Jennifer Riggan, Ph.D., began teaching at Arcadia in 2007. She earned a B.A. in English from Trinity College in 1992 and served as a Peace Corps volunteer from 1995 to 1997 in Eritrea. She holds a Ph.D. from the Education, Culture and Society program at the University of Pennsylvania, where she received training in political and educational anthropology and African Studies. Dr. Riggan's ethnographic research addresses a variety of issues including nationalism, citizenship, state formation, militarism, development, and education. She has published on the changing relationship between citizenship and nationalism and on the de- coupling of the nation and the state. She is currently working on a project entitled The Teacher State: Militarization and the Reeducation of the Nation in Eritrea which explores the role of teachers in state-making in the east African nation of Eritrea. This research has been funded by a Fulbright research fellowship, a Social Science Research Council International Dissertation Field Research Fellowship and a Spencer/National Academy of Education Postdoctoral Fellowship. Read more.

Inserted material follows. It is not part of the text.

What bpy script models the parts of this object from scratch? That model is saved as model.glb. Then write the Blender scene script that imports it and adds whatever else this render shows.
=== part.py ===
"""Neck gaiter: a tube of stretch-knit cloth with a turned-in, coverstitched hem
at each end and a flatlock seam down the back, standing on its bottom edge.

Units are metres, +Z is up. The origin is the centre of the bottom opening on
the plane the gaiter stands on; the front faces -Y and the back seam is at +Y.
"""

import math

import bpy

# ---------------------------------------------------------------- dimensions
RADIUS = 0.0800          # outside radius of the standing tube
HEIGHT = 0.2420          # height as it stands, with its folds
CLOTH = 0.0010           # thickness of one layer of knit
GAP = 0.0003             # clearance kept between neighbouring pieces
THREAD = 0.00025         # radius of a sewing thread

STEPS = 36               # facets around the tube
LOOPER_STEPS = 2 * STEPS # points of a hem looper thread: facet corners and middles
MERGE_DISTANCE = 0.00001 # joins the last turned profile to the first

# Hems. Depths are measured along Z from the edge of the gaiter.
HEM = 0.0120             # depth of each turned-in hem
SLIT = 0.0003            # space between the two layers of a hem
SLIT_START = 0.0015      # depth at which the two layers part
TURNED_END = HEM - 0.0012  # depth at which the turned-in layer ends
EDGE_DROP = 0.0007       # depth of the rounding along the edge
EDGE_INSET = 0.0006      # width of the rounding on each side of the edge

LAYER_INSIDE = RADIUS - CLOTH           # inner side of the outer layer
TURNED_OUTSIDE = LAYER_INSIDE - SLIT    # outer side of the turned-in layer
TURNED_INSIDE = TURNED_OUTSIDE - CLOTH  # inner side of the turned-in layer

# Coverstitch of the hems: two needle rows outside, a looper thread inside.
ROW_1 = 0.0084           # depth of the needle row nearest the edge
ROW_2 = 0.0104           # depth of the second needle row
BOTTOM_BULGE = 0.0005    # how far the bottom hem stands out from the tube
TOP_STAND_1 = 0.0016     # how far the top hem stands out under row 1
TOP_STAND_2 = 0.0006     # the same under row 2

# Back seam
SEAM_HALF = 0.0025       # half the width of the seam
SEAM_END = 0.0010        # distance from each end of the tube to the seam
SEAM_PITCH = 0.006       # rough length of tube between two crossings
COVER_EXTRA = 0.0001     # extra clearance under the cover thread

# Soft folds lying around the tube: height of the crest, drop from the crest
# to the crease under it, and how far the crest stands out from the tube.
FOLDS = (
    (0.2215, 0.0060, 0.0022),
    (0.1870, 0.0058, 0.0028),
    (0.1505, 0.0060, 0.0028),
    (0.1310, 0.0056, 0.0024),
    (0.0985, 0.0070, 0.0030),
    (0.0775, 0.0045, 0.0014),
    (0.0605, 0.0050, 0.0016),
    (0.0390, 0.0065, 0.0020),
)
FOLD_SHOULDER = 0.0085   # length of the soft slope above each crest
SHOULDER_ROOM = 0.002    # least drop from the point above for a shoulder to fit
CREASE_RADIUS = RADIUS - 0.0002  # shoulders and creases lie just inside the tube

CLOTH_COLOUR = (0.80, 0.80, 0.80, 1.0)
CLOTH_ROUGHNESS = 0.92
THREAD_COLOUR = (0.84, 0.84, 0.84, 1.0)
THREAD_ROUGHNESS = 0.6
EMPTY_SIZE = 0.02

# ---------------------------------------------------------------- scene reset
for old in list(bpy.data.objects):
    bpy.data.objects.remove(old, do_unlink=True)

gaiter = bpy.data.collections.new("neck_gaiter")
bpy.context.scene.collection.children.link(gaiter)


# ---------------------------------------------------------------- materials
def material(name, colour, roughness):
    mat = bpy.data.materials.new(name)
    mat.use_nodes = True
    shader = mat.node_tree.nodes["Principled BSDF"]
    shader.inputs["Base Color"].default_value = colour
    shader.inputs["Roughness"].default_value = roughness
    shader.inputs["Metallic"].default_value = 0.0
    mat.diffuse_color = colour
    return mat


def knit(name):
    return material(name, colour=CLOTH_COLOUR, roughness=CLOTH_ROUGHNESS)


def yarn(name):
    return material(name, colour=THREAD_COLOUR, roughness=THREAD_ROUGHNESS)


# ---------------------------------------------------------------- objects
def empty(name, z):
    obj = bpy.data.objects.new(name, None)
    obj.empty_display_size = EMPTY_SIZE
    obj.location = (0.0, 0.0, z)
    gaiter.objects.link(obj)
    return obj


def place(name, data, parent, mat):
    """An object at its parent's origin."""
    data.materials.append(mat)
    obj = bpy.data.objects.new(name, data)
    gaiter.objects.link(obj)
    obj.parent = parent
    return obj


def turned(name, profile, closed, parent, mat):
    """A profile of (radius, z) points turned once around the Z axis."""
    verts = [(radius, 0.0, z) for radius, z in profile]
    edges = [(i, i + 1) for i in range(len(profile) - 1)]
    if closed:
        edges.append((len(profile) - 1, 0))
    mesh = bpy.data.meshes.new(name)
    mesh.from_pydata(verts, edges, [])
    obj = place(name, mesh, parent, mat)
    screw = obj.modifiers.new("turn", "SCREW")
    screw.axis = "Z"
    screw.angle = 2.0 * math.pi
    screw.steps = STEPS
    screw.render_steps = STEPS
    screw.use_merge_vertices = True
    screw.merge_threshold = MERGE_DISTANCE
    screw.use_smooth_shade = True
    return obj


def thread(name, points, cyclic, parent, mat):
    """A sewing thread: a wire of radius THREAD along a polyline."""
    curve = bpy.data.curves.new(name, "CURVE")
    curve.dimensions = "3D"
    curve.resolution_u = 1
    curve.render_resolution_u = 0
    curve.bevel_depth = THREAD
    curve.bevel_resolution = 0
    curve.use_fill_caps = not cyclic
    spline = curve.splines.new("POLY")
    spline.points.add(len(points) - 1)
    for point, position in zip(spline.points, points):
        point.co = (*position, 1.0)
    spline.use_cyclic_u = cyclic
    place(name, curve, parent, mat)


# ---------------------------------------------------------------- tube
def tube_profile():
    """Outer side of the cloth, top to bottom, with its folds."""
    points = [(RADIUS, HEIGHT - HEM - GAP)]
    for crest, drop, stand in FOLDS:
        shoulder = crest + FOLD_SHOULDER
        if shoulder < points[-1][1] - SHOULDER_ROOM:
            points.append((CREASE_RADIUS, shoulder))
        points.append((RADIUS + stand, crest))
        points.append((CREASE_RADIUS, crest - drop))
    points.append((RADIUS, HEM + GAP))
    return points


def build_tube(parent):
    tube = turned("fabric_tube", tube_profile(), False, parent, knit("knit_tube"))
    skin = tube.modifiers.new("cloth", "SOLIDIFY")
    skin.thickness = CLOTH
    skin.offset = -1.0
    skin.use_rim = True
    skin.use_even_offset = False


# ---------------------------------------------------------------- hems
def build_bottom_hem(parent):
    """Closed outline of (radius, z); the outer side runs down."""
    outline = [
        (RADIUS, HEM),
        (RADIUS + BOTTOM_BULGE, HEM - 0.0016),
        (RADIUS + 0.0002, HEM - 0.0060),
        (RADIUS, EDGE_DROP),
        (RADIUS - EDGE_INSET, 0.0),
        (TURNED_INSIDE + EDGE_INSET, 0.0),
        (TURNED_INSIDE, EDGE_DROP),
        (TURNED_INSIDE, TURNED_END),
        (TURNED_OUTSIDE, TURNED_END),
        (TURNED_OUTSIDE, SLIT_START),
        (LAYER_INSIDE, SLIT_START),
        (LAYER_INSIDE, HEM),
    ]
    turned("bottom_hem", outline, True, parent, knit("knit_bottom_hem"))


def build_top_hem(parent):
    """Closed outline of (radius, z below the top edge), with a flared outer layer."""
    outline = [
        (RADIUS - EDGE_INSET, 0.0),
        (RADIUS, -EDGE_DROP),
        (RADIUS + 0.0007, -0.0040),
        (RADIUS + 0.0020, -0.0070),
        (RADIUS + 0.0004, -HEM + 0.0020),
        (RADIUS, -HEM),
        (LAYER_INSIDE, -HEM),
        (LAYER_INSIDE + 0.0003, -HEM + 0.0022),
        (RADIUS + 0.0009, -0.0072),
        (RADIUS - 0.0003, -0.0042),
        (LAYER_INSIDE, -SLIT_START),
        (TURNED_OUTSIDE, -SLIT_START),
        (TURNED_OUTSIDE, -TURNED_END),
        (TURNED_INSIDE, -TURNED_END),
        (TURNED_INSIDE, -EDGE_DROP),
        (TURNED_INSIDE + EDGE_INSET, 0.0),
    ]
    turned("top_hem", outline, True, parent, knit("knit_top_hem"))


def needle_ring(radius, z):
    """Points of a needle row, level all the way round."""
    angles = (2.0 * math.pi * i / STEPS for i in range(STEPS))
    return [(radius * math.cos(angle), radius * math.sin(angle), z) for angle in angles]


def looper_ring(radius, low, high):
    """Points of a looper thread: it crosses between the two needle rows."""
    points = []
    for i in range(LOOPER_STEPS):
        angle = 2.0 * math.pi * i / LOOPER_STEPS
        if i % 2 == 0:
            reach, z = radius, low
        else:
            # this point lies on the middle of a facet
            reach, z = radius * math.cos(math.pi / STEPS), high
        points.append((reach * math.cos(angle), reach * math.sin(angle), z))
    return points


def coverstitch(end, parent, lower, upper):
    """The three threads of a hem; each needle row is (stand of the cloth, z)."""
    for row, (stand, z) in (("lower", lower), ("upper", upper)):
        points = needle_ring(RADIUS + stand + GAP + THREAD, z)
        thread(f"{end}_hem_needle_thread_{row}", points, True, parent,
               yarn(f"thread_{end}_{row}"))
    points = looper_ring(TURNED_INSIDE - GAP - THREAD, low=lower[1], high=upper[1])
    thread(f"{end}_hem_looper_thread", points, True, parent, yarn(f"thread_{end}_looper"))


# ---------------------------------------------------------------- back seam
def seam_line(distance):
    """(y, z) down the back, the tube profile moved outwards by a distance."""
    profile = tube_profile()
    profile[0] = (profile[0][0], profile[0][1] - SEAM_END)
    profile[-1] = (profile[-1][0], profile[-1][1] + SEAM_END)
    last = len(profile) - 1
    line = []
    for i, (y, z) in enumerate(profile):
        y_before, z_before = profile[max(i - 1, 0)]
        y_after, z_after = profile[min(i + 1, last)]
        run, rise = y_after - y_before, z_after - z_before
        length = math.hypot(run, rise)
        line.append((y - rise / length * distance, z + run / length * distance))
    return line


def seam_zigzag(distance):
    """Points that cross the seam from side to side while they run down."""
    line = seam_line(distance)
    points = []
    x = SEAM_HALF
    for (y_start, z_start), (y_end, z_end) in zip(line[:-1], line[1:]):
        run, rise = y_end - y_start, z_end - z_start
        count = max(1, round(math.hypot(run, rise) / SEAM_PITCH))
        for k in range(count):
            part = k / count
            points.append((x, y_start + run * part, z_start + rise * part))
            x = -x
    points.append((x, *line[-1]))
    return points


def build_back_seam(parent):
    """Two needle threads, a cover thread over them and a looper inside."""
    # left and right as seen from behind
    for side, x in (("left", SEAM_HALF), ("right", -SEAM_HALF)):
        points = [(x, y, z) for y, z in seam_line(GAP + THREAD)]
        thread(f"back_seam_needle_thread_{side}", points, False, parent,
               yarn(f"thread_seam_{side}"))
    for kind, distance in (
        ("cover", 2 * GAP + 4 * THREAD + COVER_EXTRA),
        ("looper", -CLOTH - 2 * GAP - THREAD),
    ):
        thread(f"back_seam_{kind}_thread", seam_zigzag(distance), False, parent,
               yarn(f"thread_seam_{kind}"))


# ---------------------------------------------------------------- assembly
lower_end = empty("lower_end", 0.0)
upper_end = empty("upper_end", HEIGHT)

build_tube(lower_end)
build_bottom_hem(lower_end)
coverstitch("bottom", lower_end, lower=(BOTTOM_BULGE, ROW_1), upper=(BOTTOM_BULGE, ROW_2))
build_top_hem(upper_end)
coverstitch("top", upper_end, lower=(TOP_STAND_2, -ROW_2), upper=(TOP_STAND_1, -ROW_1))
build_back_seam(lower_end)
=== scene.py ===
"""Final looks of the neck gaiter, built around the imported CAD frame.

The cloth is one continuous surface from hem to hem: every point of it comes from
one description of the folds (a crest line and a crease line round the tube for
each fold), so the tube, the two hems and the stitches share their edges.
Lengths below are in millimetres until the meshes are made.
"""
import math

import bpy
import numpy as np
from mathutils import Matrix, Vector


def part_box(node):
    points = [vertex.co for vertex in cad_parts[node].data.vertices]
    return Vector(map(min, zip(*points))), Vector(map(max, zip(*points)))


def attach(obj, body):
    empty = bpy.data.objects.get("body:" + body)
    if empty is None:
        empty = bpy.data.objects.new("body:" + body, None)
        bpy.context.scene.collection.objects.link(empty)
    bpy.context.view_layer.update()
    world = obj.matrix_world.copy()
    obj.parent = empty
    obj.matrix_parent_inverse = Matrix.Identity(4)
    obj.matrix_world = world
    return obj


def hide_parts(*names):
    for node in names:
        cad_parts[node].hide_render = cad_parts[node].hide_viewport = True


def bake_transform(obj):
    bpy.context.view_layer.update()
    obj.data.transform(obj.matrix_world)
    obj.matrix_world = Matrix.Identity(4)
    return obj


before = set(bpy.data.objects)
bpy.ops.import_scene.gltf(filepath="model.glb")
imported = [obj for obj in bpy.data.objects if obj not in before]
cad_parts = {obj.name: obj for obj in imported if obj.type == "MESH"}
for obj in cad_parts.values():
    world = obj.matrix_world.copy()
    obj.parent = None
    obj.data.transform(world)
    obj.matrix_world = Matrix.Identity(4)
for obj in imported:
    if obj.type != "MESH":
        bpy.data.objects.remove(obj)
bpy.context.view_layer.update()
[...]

Barbara Simmons, B.A., Instructor of International Peace and Conflict Resolution, earned a B.A. from the Institute of Archaeology, London. Simmons completed Family Mediation Training, Community Mediation Training, and Cultural Communications training at the Institute of Multi-Track Diplomacy and holds certificates in the field from institutions across the country. She is founder and producer of Peace Talks, a public radio project, producing documentaries of peace-building around the world, which has aired on both National Public Radio and Public Radio International. Simmons is Executive Director of the Peace Center, located in Bucks County, Pa., whose mission is to educate, empower and support individuals and organizations in efforts to prevent violence, promote conflict transformation and foster inclusive, equitable and safe communities locally, nationally and internationally.

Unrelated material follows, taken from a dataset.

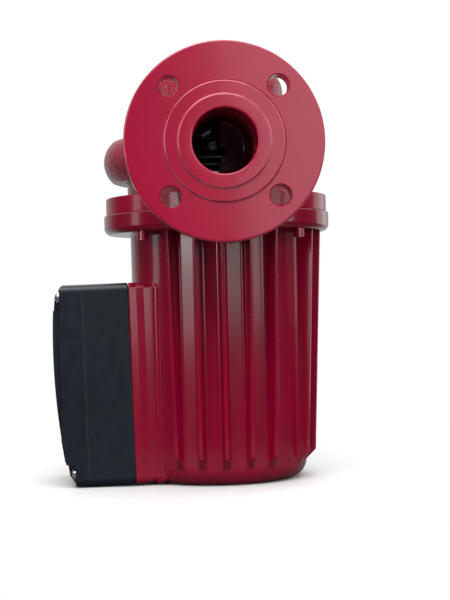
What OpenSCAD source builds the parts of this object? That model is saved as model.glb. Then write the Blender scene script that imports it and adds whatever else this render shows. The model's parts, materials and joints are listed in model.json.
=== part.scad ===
// Flanged wet-rotor circulator pump with a finned motor and a side terminal box.
// Millimetres. Origin at the centre of the outlet flange's sealing face,
// +Y into the pump along the pipe line, +Z up, away from the motor.

/* [Pipe flanges] */
// Distance between the outlet and inlet sealing faces
face_to_face = 250; // [246:1:256]
// Nominal bore of the pipe connections
bore_d = 42; // [38:0.5:43]
// Outside diameter of each flange
flange_d = 130; // [128:1:134]
// Bolt circle of each flange
flange_pcd = 100; // [98:0.5:102]
// Bolt hole diameter of each flange
flange_hole_d = 14; // [12:0.5:14]
// Thickness of each flange plate
flange_t = 16; // [14:0.5:18]

/* [Pump casing] */
// Radius of the casing's clamping flange
casing_flange_r = 79.6; // [79:0.1:81]
// Radius of the suction dome above the impeller
dome_r = 50; // [48:0.5:51]
// Top of the suction dome above the pipe line
dome_top = 64; // [63:0.5:65]
// Radius of the impeller
impeller_r = 55; // [50:0.5:56]
// Number of impeller vanes
vane_count = 7; // [5:1:8]

/* [Motor] */
// Radius of the motor barrel below its flange
barrel_r = 62.5; // [61.5:0.1:63.5]
// Depth of the motor's closed end below the pipe line
motor_end = 229.6; // [229.5:0.1:231]
// Radius to the fin tips at the top
fin_tip_r = 75.5; // [72:0.5:76]
// Angle between neighbouring fins
fin_pitch = 15; // [15:15:15]

/* [Terminal box] */
// Half width of the terminal box along the pipe line
box_half_w = 45; // [44:0.5:46]
// Half height of the terminal box along the motor
box_half_h = 70; // [69:0.5:70.5]
// Lean of the box against the motor axis, in degrees
box_lean = 1.03; // [0:0.01:1.5]
// Depth of the box base, from its seat to the cover joint
base_depth = 32; // [30:0.5:34]
// Height of the arched cover's crown above the box seat
cover_crown = 53.8; // [53:0.1:56]

/* [Hidden] */
$fn = 96;
e = 0.01;                      // overlap that keeps cuts clean
paint = [0.60, 0.09, 0.16];    // deep red enamel
plastic = [0.13, 0.16, 0.19];  // blue-black moulding
steel = [0.72, 0.73, 0.75];
brass = [0.80, 0.62, 0.30];
rubber = [0.08, 0.08, 0.08];
copper = [0.72, 0.40, 0.22];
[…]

Peter Siskind, Ph.D., Assistant Professor of History and Chair of the Department of Historical and Political Studies, came to Arcadia in 2004 after teaching at Princeton University and the University of Pennsylvania, from which he received his Ph.D. in History in 2002. He earned an A.B. in Religion from Dartmouth College in 1990. He specializes in American political, urban/suburban, and environmental history, and he teaches numerous courses in those and other subjects. His research focuses on post-World War II American liberalism and concentrates in particular on the growth and development of cities, suburbs, and recreational “vacationlands” on the Northeast Corridor from the metropolitan areas of Boston to Washington, D.C. Recently, he has been studying and teaching about the United States' relationship with world, including courses titled The Vietnam Wars and America as Empire: The United States in the World in the 20th and 21st Centuries.
Amy Widestrom, Ph.D., Assistant Professor of Political Science, holds a B.A. in Theater and English from Oberlin College, and an M.A. and Ph.D. in Political Science from Syracuse University. Her main areas of interest are income inequality, residential and economic segregation, political behavior, and urban policy in the United States. She is a contributing author to several edited volumes, including Key States, High Stakes: Sarah Palin, the Tea Party and the 2010 Midterm Election, Cities in American Political History, and Education-Based Incarceration and Recidivism. The main focus of her current research is on how economic segregation affects political mobilization and political behavior in the United States, and she is currently working on her book, Impoverished Democracy: Economic Segregation and Civic Engagement in Urban America, which is under contract to be published by University of Pennsylvania Press. Widestrom has also been the recipient of numerous awards, including a Brookings Institution Research Fellowship and an American Political Science Association Congressional Fellowship, during which she worked for the Senate Committee on Banking, Housing, and Urban Affairs.